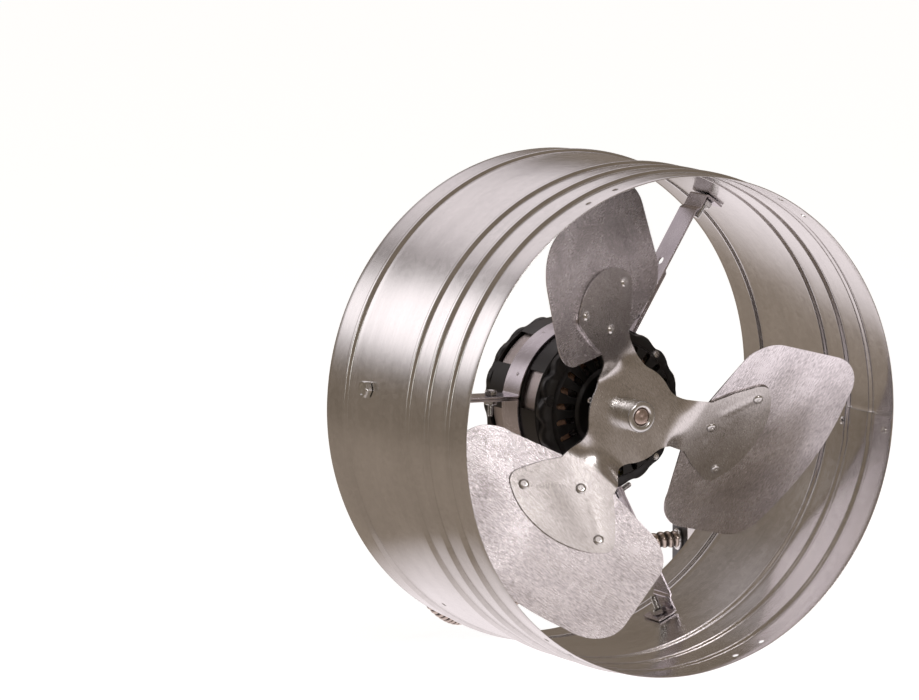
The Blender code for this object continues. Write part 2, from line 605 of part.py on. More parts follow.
def fan(rotor):
    steel = ((0.62, 0.61, 0.57), 0.35, 1)
    hub_profile = [
        (SHAFT_RADIUS + GAP, HUB_FRONT + 1.5 * MM), (SHAFT_RADIUS + 2 * MM, HUB_FRONT),
        (HUB_RADIUS - 1.2 * MM, HUB_FRONT), (HUB_RADIUS, HUB_FRONT + 1.2 * MM),
        (HUB_RADIUS, SPIDER_FRONT + SPIDER_THICKNESS + GAP),
        (HUB_RADIUS + 4 * MM, SPIDER_FRONT + SPIDER_THICKNESS + GAP),
        (HUB_RADIUS + 4 * MM, HUB_BACK), (SHAFT_RADIUS + GAP, HUB_BACK),
    ]
    hub = add("fan_hub", lathe(hub_profile, 24, closed=True), ((0.8, 0.8, 0.78), 0.2, 1), rotor)
    screw_at = HUB_FRONT + 8 * MM
    hole = bmesh.new()
    rod(hole, 3 * MM, (0, screw_at, 0), on_axis(20 * MM, SET_SCREW_ANGLE, screw_at))
    cut(hub, hole)
    screw = bmesh.new()
    rod(screw, 2.6 * MM, on_axis(SHAFT_RADIUS + GAP, SET_SCREW_ANGLE, screw_at),
        on_axis(HUB_RADIUS + 0.6 * MM, SET_SCREW_ANGLE, screw_at))
    add("hub_set_screw", screw, ((0.1, 0.1, 0.1), 0.4, 1), rotor)
    outline = []
    for angle in sorted(a % 360 for a in ARM_ANGLES):
        turn = Matrix.Rotation(math.radians(angle), 2)
        outline += [tuple(turn @ Vector(p)) for p in arm_outline()]
    spider = add("fan_spider", formed_sheet(outline, spider_depth, SPIDER_THICKNESS * 1.2, 12 * MM),
                 steel, rotor)
    holes = bmesh.new()
    rod(holes, HUB_RADIUS + 1.5 * GAP, (0, SPIDER_FRONT - 5 * MM, 0), (0, SPIDER_FRONT + 5 * MM, 0), 24)
    grip = (SPIDER_THICKNESS + BLADE_THICKNESS) * 1.08 + LAP_GAP
    for k, angle in enumerate(ARM_ANGLES, 1):
        arm = empty(f"blade_{k}_arm", rotor, (0, 0, 0), about_axis(angle))
        turn = Matrix.Rotation(-math.radians(angle), 3, "Y")
        bm = formed_sheet(blade_outline(), blade_depth, BLADE_THICKNESS * 1.2, 18 * MM)
        blade = add(f"fan_blade_{k}", bm, ((0.6, 0.6, 0.56), 0.42, 1), arm)
        through = bmesh.new()
        for j, (u, v) in enumerate(RIVETS_ON_ARM, 1):
            spot = Vector((u, spider_depth_on_arm(u, v), v))
            normal = blade_normal(u, v)
            rod(through, 2.5 * MM, spot - normal * 6 * MM, spot + normal * 8 * MM, 10)
            rod(holes, 2.5 * MM, turn @ (spot - normal * 6 * MM), turn @ (spot + normal * 8 * MM), 10)
            bm = rivet(2.1 * MM, 4.2 * MM, 2 * MM, 3.8 * MM, 1.8 * MM, grip)
            tilt = Vector((0, 1, 0)).rotation_difference(normal).to_euler()
            add(f"blade_rivet_{k}{'abc'[j - 1]}", bm, ((0.8, 0.79, 0.76), 0.28, 1), arm, spot, tilt)
        cut(blade, through)
    cut(spider, holes)


def spider_depth_on_arm(u, v):
    return blade_depth(u, v) - LAP_GAP - SPIDER_THICKNESS * 1.2


def shaft(rotor):
    profile = [(0, SHAFT_FRONT), (SHAFT_RADIUS - 0.8 * MM, SHAFT_FRONT),
               (SHAFT_RADIUS, SHAFT_FRONT + 0.8 * MM), (SHAFT_RADIUS, SHAFT_BACK), (0, SHAFT_BACK)]
    add("motor_shaft", lathe(profile, 20), ((0.55, 0.5, 0.46), 0.25, 1), rotor)
    bm = ring(SHAFT_RADIUS + GAP, ROTOR_RADIUS, STATOR_LENGTH, 24)
    add("rotor_core", bm, ((0.45, 0.44, 0.44), 0.4, 1), rotor, (0, MOTOR_MIDDLE, 0))


# ---------------------------------------------------------------- conduit and thermostat box

def fitting():
    """Straight conduit connector along Y: locknut end at y = 0, conduit end at its length."""
    r, length = FITTING_RADIUS, FITTING_LENGTH
    profile = [(0, 0), (r + 1.5 * MM, 0), (r + 1.5 * MM, 4 * MM), (r, 4.5 * MM),
               (r, length - MM), (r - MM, length), (0, length)]
    return lathe(profile, 16)


def locknut():
    """Ring along Y from the box's end wall at y = 0."""
    r, length = LOCKNUT_RADIUS, LOCKNUT_LENGTH
    return lathe([(0, 0), (r, 0), (r, length - 0.6 * MM), (r - 0.6 * MM, length), (0, length)], 16)


def box_direction():
    turn = math.radians(BOX_TURN)
    return Vector((math.cos(turn), math.sin(turn), 0))


def conduit(parent):
    add("motor_conduit_fitting", fitting(), ((0.7, 0.69, 0.66), 0.35, 1), parent, MOTOR_EXIT)
    curve = bpy.data.curves.new("flexible_conduit", "CURVE")
    curve.dimensions = "3D"
    curve.bevel_depth = CONDUIT_RADIUS
    curve.bevel_resolution = 3
    curve.use_fill_caps = True
    motor_end = MOTOR_EXIT + Vector((0, FITTING_LENGTH + GAP, 0))
    box_end = BOX_ENTRY - box_direction() * (LOCKNUT_LENGTH + 2 * GAP)
    first_way, last_way = Vector((0, 1, 0)), box_direction()
    route = [motor_end + first_way * STUB, *(Vector(p) * MM for p in CONDUIT_ROUTE),
             box_end - last_way * STUB]
    line = [motor_end, *smooth_line(route, 4 * CONDUIT_RADIUS, first_way, last_way), box_end]
    spline = curve.splines.new("POLY")
    spline.points.add(len(line) - 1)
    for point, here in zip(spline.points, line):
        point.co = (*here, 1)
    made = bpy.data.objects.new("flexible_conduit", curve)
    made.parent = parent
    curve.materials.append(material("flexible_conduit", (0.45, 0.4, 0.34), 0.4, 1))
    bpy.context.scene.collection.objects.link(made)


def tray(size, wall):
    """Box along its own axes, open at -Y, its middle at the origin."""
    bm = block(size)
    front = min(bm.faces, key=lambda f: f.calc_center_median().y)
    bmesh.ops.inset_region(bm, faces=[front], thickness=wall)
    inner = bmesh.ops.extrude_discrete_faces(bm, faces=[front])["faces"][0]
    bmesh.ops.translate(bm, verts=inner.verts, vec=(0, size.y - wall, 0))
    return bm


def thermostat(parent):
    black = ((0.03, 0.03, 0.03), 0.4, 0)
    zinc = ((0.75, 0.74, 0.72), 0.3, 1)
    centre = BOX_ENTRY + box_direction() * BOX_SIZE.x / 2
    place = empty("thermostat_place", parent, centre, (0, 0, math.radians(BOX_TURN)))
    body = tray(BOX_SIZE, BOX_WALL)
    add("thermostat_box", body, black, place)
    add("box_conduit_fitting", locknut(), zinc, place, (-BOX_SIZE.x / 2 - GAP, 0, 0),
        (0, 0, math.radians(90)))
    front = -BOX_SIZE.y / 2 - GAP
    cover_size = (BOX_SIZE.x + 2 * MM, COVER_THICKNESS, BOX_SIZE.z - 0.4 * MM)
    cover = add("thermostat_cover", block(cover_size), zinc, place,
                (0, front - COVER_THICKNESS / 2, 0))
    holes = bmesh.new()
    rod(holes, STEM_RADIUS + 2 * GAP, (0, -5 * MM, 0), (0, 5 * MM, 0), 16)
    for side in (-1, 1):
        rod(holes, 2 * MM, (side * 42 * MM, -5 * MM, 0), (side * 42 * MM, 5 * MM, 0), 10)
    cut(cover, holes)
    face = front - COVER_THICKNESS - GAP
    for k, side in enumerate((-1, 1), 1):
        bm = lathe([(0, -2 * MM), (2.6 * MM, -1.6 * MM), (3.4 * MM, 0), (1.6 * MM, 0),
                    (1.6 * MM, 9 * MM), (0, 9 * MM)], 12)
        add(f"cover_screw_{k}", bm, zinc, place, (side * 42 * MM, face, 0))
    switch_front = front + 6 * MM
    add("thermostat_switch", block((38 * MM, 20 * MM, 26 * MM)), ((0.5, 0.45, 0.35), 0.5, 0), place,
        (0, switch_front + 10 * MM, 0))
    stem_end = switch_front - face - GAP
    dial_profile = [
        (0, -DIAL_HEIGHT), (DIAL_RADIUS - 2 * MM, -DIAL_HEIGHT), (DIAL_RADIUS - MM, -DIAL_HEIGHT + MM),
        (DIAL_RADIUS, -GAP), (STEM_RADIUS, -GAP), (STEM_RADIUS, stem_end), (0, stem_end),
    ]
    dial_axis = empty("dial_axis", place, (0, face, 0))
    add("thermostat_dial", lathe(dial_profile, 24), ((0.06, 0.06, 0.06), 0.4, 0), dial_axis)


def build():
    for old in list(bpy.data.objects):
        bpy.data.objects.remove(old, do_unlink=True)
    axis = empty("drum_axis", None, (0, -DRUM_DEPTH / 2, DRUM_RADIUS + BEAD_HEIGHT))
    drum_shell(axis)
    seam_rivets(axis)
    straps(axis)
    fasteners(axis)
    motor(axis)
    rotor = empty("fan_axis", axis)
    shaft(rotor)
    fan(rotor)
    conduit(axis)
    thermostat(axis)


build()
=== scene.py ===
"""Looks for the gable-mount power attic fan: sheet metal, fan, motor, conduit and thermostat.

Pieces of the drum and fan are made in drum coordinates: origin on the drum's axis in the plane
of the front rim, X right, Y into the drum, Z up. Angles about the axis start at +X and grow
towards +Z.
"""

import math

import bmesh
import bpy
from mathutils import Matrix, Vector, noise


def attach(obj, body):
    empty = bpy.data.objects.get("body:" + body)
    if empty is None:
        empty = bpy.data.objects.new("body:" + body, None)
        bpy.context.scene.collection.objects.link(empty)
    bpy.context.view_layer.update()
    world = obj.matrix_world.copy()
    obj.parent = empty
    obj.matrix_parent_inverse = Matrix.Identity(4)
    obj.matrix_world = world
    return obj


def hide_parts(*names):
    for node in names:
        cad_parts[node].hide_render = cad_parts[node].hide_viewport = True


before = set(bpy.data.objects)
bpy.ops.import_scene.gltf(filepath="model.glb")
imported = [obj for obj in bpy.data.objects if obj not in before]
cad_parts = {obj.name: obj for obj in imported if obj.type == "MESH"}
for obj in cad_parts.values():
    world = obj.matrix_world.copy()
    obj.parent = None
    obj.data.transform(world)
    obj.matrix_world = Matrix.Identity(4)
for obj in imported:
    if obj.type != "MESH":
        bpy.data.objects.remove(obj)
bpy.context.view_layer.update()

MM = 0.001
TO_ROW = Matrix.Translation((0, -0.1075, 0.1989))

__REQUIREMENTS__
Exactly reproduce the stretch from the line with "block((38 * MM, 20" through the line with "for node in", including both ends and nothing else.

__SOLVED EXERCISE__
    add("thermostat_switch", block((38 * MM, 20 * MM, 26 * MM)), ((0.5, 0.45, 0.35), 0.5, 0), place,
        (0, switch_front + 10 * MM, 0))
    stem_end = switch_front - face - GAP
    dial_profile = [
        (0, -DIAL_HEIGHT), (DIAL_RADIUS - 2 * MM, -DIAL_HEIGHT), (DIAL_RADIUS - MM, -DIAL_HEIGHT + MM),
        (DIAL_RADIUS, -GAP), (STEM_RADIUS, -GAP), (STEM_RADIUS, stem_end), (0, stem_end),
    ]
    dial_axis = empty("dial_axis", place, (0, face, 0))
    add("thermostat_dial", lathe(dial_profile, 24), ((0.06, 0.06, 0.06), 0.4, 0), dial_axis)


def build():
    for old in list(bpy.data.objects):
        bpy.data.objects.remove(old, do_unlink=True)
    axis = empty("drum_axis", None, (0, -DRUM_DEPTH / 2, DRUM_RADIUS + BEAD_HEIGHT))
    drum_shell(axis)
    seam_rivets(axis)
    straps(axis)
    fasteners(axis)
    motor(axis)
    rotor = empty("fan_axis", axis)
    shaft(rotor)
    fan(rotor)
    conduit(axis)
    thermostat(axis)


build()
=== scene.py ===
"""Looks for the gable-mount power attic fan: sheet metal, fan, motor, conduit and thermostat.

Pieces of the drum and fan are made in drum coordinates: origin on the drum's axis in the plane
of the front rim, X right, Y into the drum, Z up. Angles about the axis start at +X and grow
towards +Z.
"""

import math

import bmesh
import bpy
from mathutils import Matrix, Vector, noise


def attach(obj, body):
    empty = bpy.data.objects.get("body:" + body)
    if empty is None:
        empty = bpy.data.objects.new("body:" + body, None)
        bpy.context.scene.collection.objects.link(empty)
    bpy.context.view_layer.update()
    world = obj.matrix_world.copy()
    obj.parent = empty
    obj.matrix_parent_inverse = Matrix.Identity(4)
    obj.matrix_world = world
    return obj


def hide_parts(*names):
    for node in names:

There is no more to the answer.